Exercise goal = Report all lines holding "from".

-.-.-

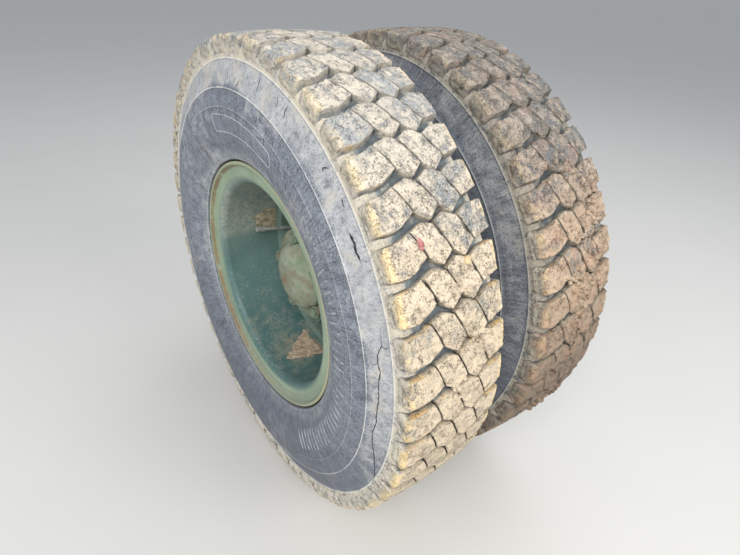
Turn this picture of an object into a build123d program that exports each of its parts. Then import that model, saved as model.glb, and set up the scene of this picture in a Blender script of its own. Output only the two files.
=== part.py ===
from build123d import *
import os
from math import cos, sin, radians, pi, sqrt

os.makedirs("parts", exist_ok=True)

# Twin rear wheel end of a heavy 6x6 truck, in millimetres.
# The wheel axis is Y, +Y runs inboard, +Z is up and +X is to the vehicle's rear.
# The origin is the centre of the axle casing's inboard flange face.
# Profiles are written as (radius, y from the outer rim lip plane, corner radius)
# and are turned about the Y axis.

FACE_Y = 660.0            # outer rim lip plane to the casing flange face
TYRE_R = 546.0            # tread radius
TREAD_HALF_W = 112.5
SECTION_HALF_W = 133.5
RIM_LIP_R = 295.0
BEAD_SEAT_R = 257.0
RIM_WALL_R = 244.5        # bore of the rim, the wall of the dish
RIM_W = 212.0             # over the lips
DUAL_MID = 277.5          # plane where the two discs meet
DISC_T = 11.0
PILOT_R = 140.5
STUD_PCD = 335.0
STUDS = 10
STUD_R = 11.0
FLANGE_PCD = 197.0        # drive flange nuts
FLANGE_NUTS = 5
FLANGE_START = 32.0
HAND_HOLES = 4
HAND_HOLE_ANGLE = 172.0   # from +X towards +Z
HAND_HOLE_R = 220.0
DRUM_BORE_R = 203.0
SHAFT_R = 22.0
CASING_PCD = 180.0
CASING_BOLTS = 12
CASING_HOLE_R = 7.5
SPINDLE_PCD = 172.0


def Y(y):
    return y - FACE_Y


def mirror_y(profile):
    """The same profile turned round about the dual mid plane."""
    return [(r, 2 * DUAL_MID - y, f) for r, y, f in profile]


def turned(profile):
    """A closed (radius, y, fillet) profile revolved about the Y axis."""
    pts = [(r, Y(y)) for r, y, f in profile]
    wire = FilletPolyline(*pts, radius=[f for r, y, f in profile], close=True)
    return revolve(make_face(wire), axis=Axis.Y, revolution_arc=360)


def at(r, deg, y=None):
    a = radians(deg)
    p = (r * cos(a), Y(y) if y is not None else 0.0, r * sin(a))
    return p


def rod(r, x, z, y0, y1):
    """A round bar along Y from y0 to y1."""
    return Pos(x, Y((y0 + y1) / 2), z) * Rot(90, 0, 0) * Cylinder(r, abs(y1 - y0))


def prism(sides, across, x, z, y0, y1, turn=0.0, edge=0.0):
    """A hexagon or square bar along Y, its flats 'across' apart."""
    r = across / 2 / cos(pi / sides)
    body = extrude(RegularPolygon(r, sides, major_radius=True, rotation=turn), abs(y1 - y0))
    body = Pos(0, 0, -abs(y1 - y0) / 2) * body
    body = Pos(x, Y((y0 + y1) / 2), z) * Rot(90, 0, 0) * body
    if edge:
        body = body & (Pos(x, Y((y0 + y1) / 2), z) * Rot(90, 0, 0)
                       * chamfer(Cylinder(r, abs(y1 - y0)).edges().filter_by(GeomType.CIRCLE), edge))
    return body


def ring_of(count, start, make):
    """Like pieces on a circle, kept as solids that don't touch."""
    return [make(start + k * 360.0 / count) for k in range(count)]


def save(name, shape):
    solids = shape if isinstance(shape, list) else [shape]
    flat = [s for item in solids for s in item.solids()]
    out = flat[0] if len(flat) == 1 else Compound(children=flat)
    export_step(out, "parts/" + name + ".step")
    print(name, len(flat), round(sum(s.volume for s in flat) / 1e3), "cm3")


# ---------------------------------------------------------------- tyres
# half section: (radius, distance from the centre plane, fillet)
TYRE_OUT = [(258.0, 87.8, 6), (287.0, 88.0, 5), (298.0, 100.0, 3), (299.5, 106.0, 4), (345.0, 127.5, 70),
            (400.0, 137.5, 90), (452.0, 125.5, 70), (499.0, 107.5, 6), (531.0, 110.5, 3),
            (541.5, 95.0, 20)]
TYRE_IN = [(536.0 - 22.0, 60.0, 40), (500.0, 86.0, 30), (440.0, 108.0, 60), (385.0, 119.0, 80),
           (320.0, 100.0, 40), (290.0, 66.0, 15), (258.0, 62.0, 2)]


def tyre(mid):
    outer = [(r, mid - t, f) for r, t, f in TYRE_OUT]
    crown = [(TYRE_R, mid - 40.0, 60), (TYRE_R, mid + 40.0, 60)]
    outer_b = [(r, mid + t, f) for r, t, f in reversed(TYRE_OUT)]
    inner = [(r, mid + t, f) for r, t, f in reversed(TYRE_IN)]
    inner_b = [(r, mid - t, f) for r, t, f in TYRE_IN]
    return turned(outer + crown + outer_b + inner + inner_b)


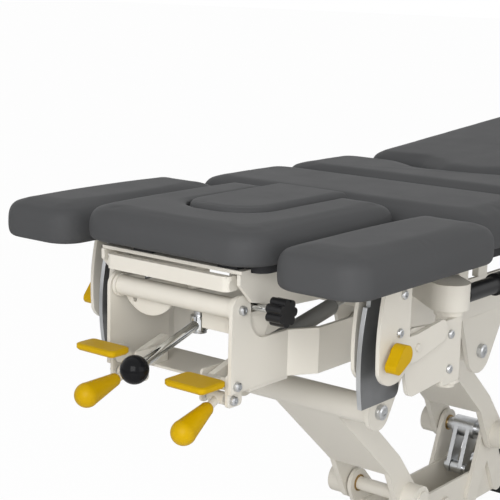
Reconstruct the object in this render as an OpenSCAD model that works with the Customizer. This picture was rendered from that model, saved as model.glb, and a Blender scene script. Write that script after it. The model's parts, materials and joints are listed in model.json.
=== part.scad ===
// Electric treatment table with a tilting head section, swinging armrests and a parallelogram lift.
// Every module is drawn with the head end of the cushions at x = 0, the far side at +y and the
// floor at z = 0, and placed() then moves it to the part's own origin.

/* [Cushions] */
// Height of the head cushion's top above the floor
head_pad_top = 900; // [880:1:930]
// Thickness of the head cushion
head_pad_t = 52; // [46:1:60]
// Length of the head cushion
head_pad_l = 362; // [345:1:368]
// Width of the head cushion
head_pad_w = 330; // [300:1:334]
// Height of the trunk cushions' top above the floor
trunk_pad_top = 891; // [885:1:910]
// Thickness of the trunk cushions
trunk_pad_t = 65; // [55:1:70]
// Width of the trunk cushions
trunk_pad_w = 554; // [500:1:580]
// Front end of the thoracic cushion
thoracic_x0 = 386; // [382:1:400]
// Length of the thoracic cushion
thoracic_l = 236; // [200:1:240]
// Front end of the lumbar cushion
lumbar_x0 = 630; // [625:1:640]
// Length of the lumbar cushion
lumbar_l = 215; // [190:1:219]
// Width of the leg cushion
leg_pad_w = 490; // [440:1:520]
// Front end of the leg cushion beside its tongue
leg_pad_x0 = 864; // [862:1:880]
// Length of the leg cushion
leg_pad_l = 1086; // [900:1:1200]
// Top of the armrest cushions above the floor
arm_pad_top = 890; // [884:1:896]
// Thickness of the armrest cushions
arm_pad_t = 60; // [50:1:60]
// Length of the armrest cushions
arm_pad_l = 376; // [330:1:378]
// Width of the armrest cushions
arm_pad_w = 149; // [130:1:160]

/* [Lift] */
// Lower pivot of the front arm along the table
front_pivot_x = 590; // [570:1:610]
// Lower pivot of the rear arm along the table
rear_pivot_x = 906; // [880:1:930]
// Height of the front arm's lower pivot
front_pivot_z = 338; // [332:1:344]
// Height of the rear arm's lower pivot
rear_pivot_z = 372; // [366:1:378]
// Reach of an arm along the table, from lower to upper pivot
arm_run = 223; // [210:1:235]
// Rise of an arm, from lower to upper pivot
arm_rise = 227; // [220:1:232]
// Width of a lift arm across the table
arm_w = 124; // [110:1:130]

/* [Base] */
// Front end of the base beam
beam_x0 = 600; // [596:1:620]
// Rear end of the base beam
beam_x1 = 1400; // [1390:1:1500]
// Width of the cross feet
foot_w = 600; // [560:1:700]
// Front cross foot along the table
foot_x0 = 480; // [470:1:490]
// Rear cross foot along the table
foot_x1 = 1510; // [1500:1:1560]
// Diameter of the castor wheels
wheel_d = 75; // [65:1:78]

/* [Upper frame] */
// Distance between the inner faces of the side plates at the head end
nose_gap = 220; // [216:1:224]
// Distance between the inner faces of the side plates along the trunk
rail_gap = 272; // [266:1:276]
// Thickness of the side plates
plate_t = 6; // [4:0.5:8]
// Lower edge of the side plates
rail_z0 = 668; // [664:1:672]
// Upper edge of the side plates
rail_z1 = 736; // [732:1:740]
// Rear end of the side plates
rail_x1 = 900; // [890:1:960]
// Front edge of the side plates
nose_x = 22; // [20:1:24]

/* [Armrests] */
// Swivel axis of an armrest along the table
swivel_x = 375; // [372:1:378]
// Swivel axis of an armrest from the middle line
swivel_y = 244; // [242:1:247]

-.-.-

The completed task =
from build123d import *
from math import cos, sin, radians, pi, sqrt
# Profiles are written as (radius, y from the outer rim lip plane, corner radius)
HAND_HOLE_ANGLE = 172.0   # from +X towards +Z
    """A round bar along Y from y0 to y1."""
# half section: (radius, distance from the centre plane, fillet)
Reconstruct the object in this render as an OpenSCAD model that works with the Customizer. This picture was rendered from that model, saved as model.glb, and a Blender scene script. Write that script after it. The model's parts, materials and joints are listed in model.json.
// Reach of an arm along the table, from lower to upper pivot
// Rise of an arm, from lower to upper pivot
// Swivel axis of an armrest from the middle line